Real-time tax estimates. Jupid calculates your estimated income tax and self-employment tax as you earn, so you're never surprised by what you owe.

1099 reconciliation. When 1099s arrive in January, you can compare them against Jupid's records to catch errors — a 1099 that overstates what you were paid, duplicate reporting, or missing forms.

AI accountant on WhatsApp and iMessage. Have a tax question at 11pm? Ask Jupid's AI accountant. "Do I need to report income if I didn't get a 1099?" — you'll get an answer in seconds, with the relevant IRS rules cited.

The best way to avoid CP2000 notices is to report everything correctly the first time. Start tracking your income with Jupid today.


Action Checklist

  • Gather all 1099-NEC, 1099-MISC, 1099-K, and 1099-INT forms received for 2026
  • Cross-reference 1099 amounts against bank deposits and invoicing records
  • Identify any income received without a corresponding 1099
  • Report all income on Schedule C, regardless of whether a 1099 was issued
  • Check for duplicate reporting across 1099-NEC and 1099-K forms
  • If you already filed and missed income, prepare Form 1040-X
  • Pay additional tax owed as soon as possible to minimize interest
  • If you received a CP2000 notice, respond within 30 days
  • Set up automatic income tracking to prevent future omissions
  • Keep records for at least 3 years (6 years if income is underreported by >25%)

Resources and Citations


Final Thoughts

The IRS has built one of the most effective document-matching systems in the world.
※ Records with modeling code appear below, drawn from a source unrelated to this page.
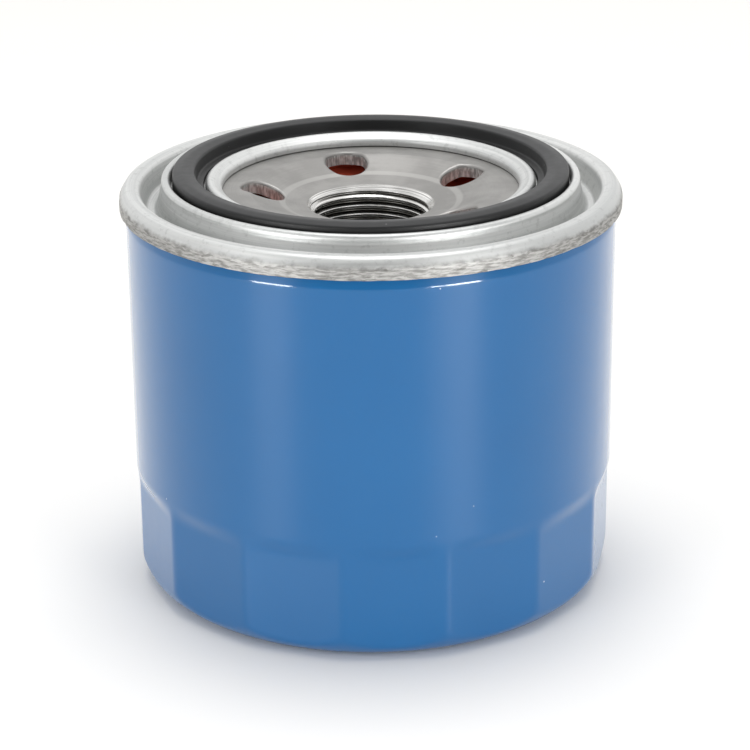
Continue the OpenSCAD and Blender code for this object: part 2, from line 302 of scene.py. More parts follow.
def lathe(name, outline, materials, segments=FULL, shape=None, face_slot=None):
    """A ring made by turning a closed outline about the axis.

    shape(r, z, a) may move its points; face_slot(r, z) picks a face's material from its outline point.
    """
    outline = np.asarray(outline, float)
    if area(outline) < 0:
        outline = outline[::-1]
    a = np.arange(segments) * TAU / segments
    r, angle = np.meshgrid(outline[:, 0], a)
    z = np.broadcast_to(outline[:, 1], r.shape)
    if shape:
        r, z = shape(r, z, angle)
    points = np.stack([r * np.cos(angle), r * np.sin(angle), z], -1).reshape(-1, 3)
    faces = grid_faces(segments, len(outline))
    slots = None
    if face_slot:
        middle = (outline + np.roll(outline, -1, axis=0)) / 2
        slots = np.tile([face_slot(p[0], p[1]) for p in middle], segments)
    return piece(name, points, faces, materials, slots)


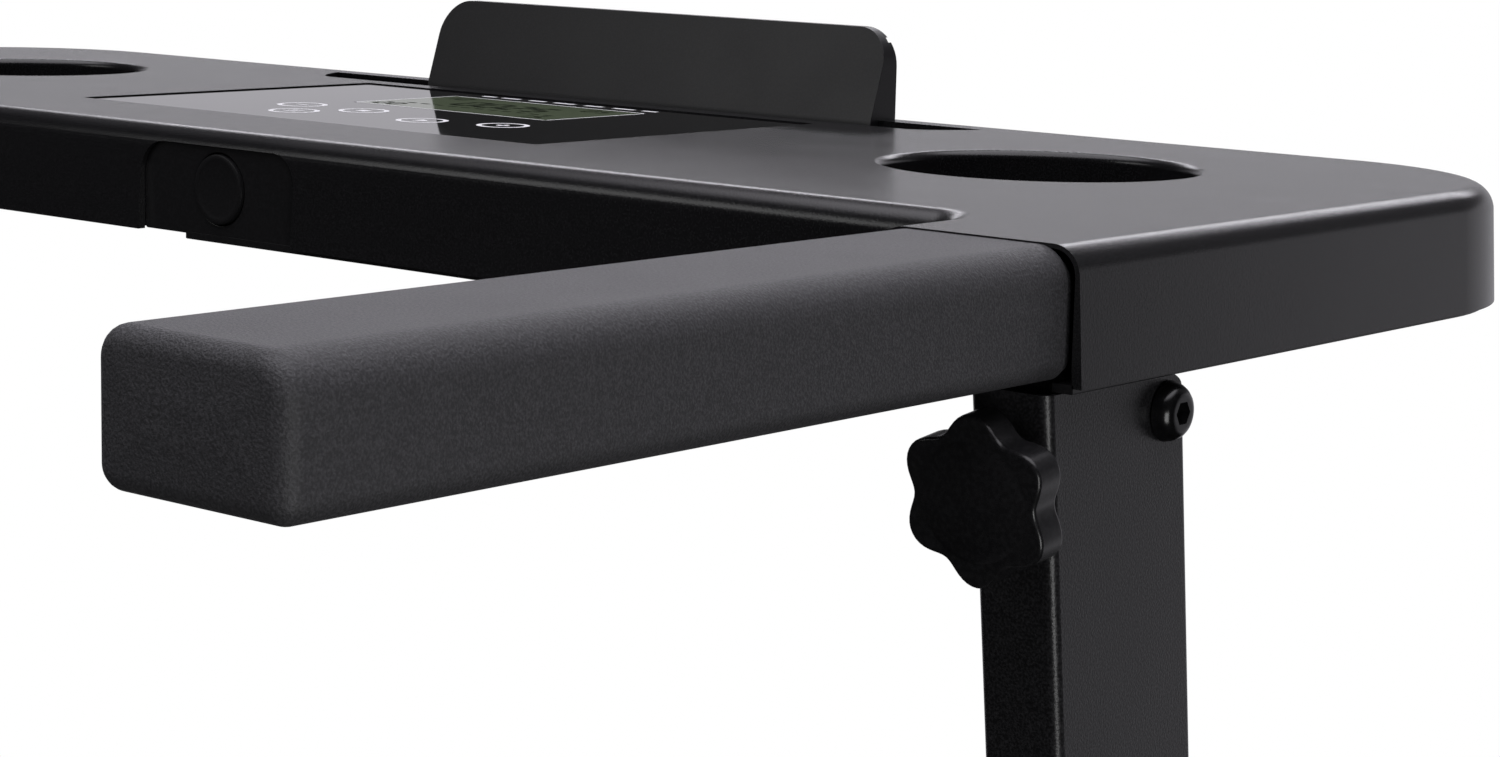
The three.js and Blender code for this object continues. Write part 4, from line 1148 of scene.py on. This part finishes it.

If someone files a 1099 reporting that they paid you, the IRS will eventually look for that income on your return. The question isn't whether they'll catch it — it's how much extra you'll pay in penalties and interest when they do. File accurately, report everything, and if you've already made a mistake, file an amended return before the CP2000 arrives.

Disclaimer: This article is for informational purposes only and does not constitute legal or tax advice. Tax laws change frequently; consult a qualified tax professional for advice specific to your situation. Tax Year: 2026. Last Updated: February 2026.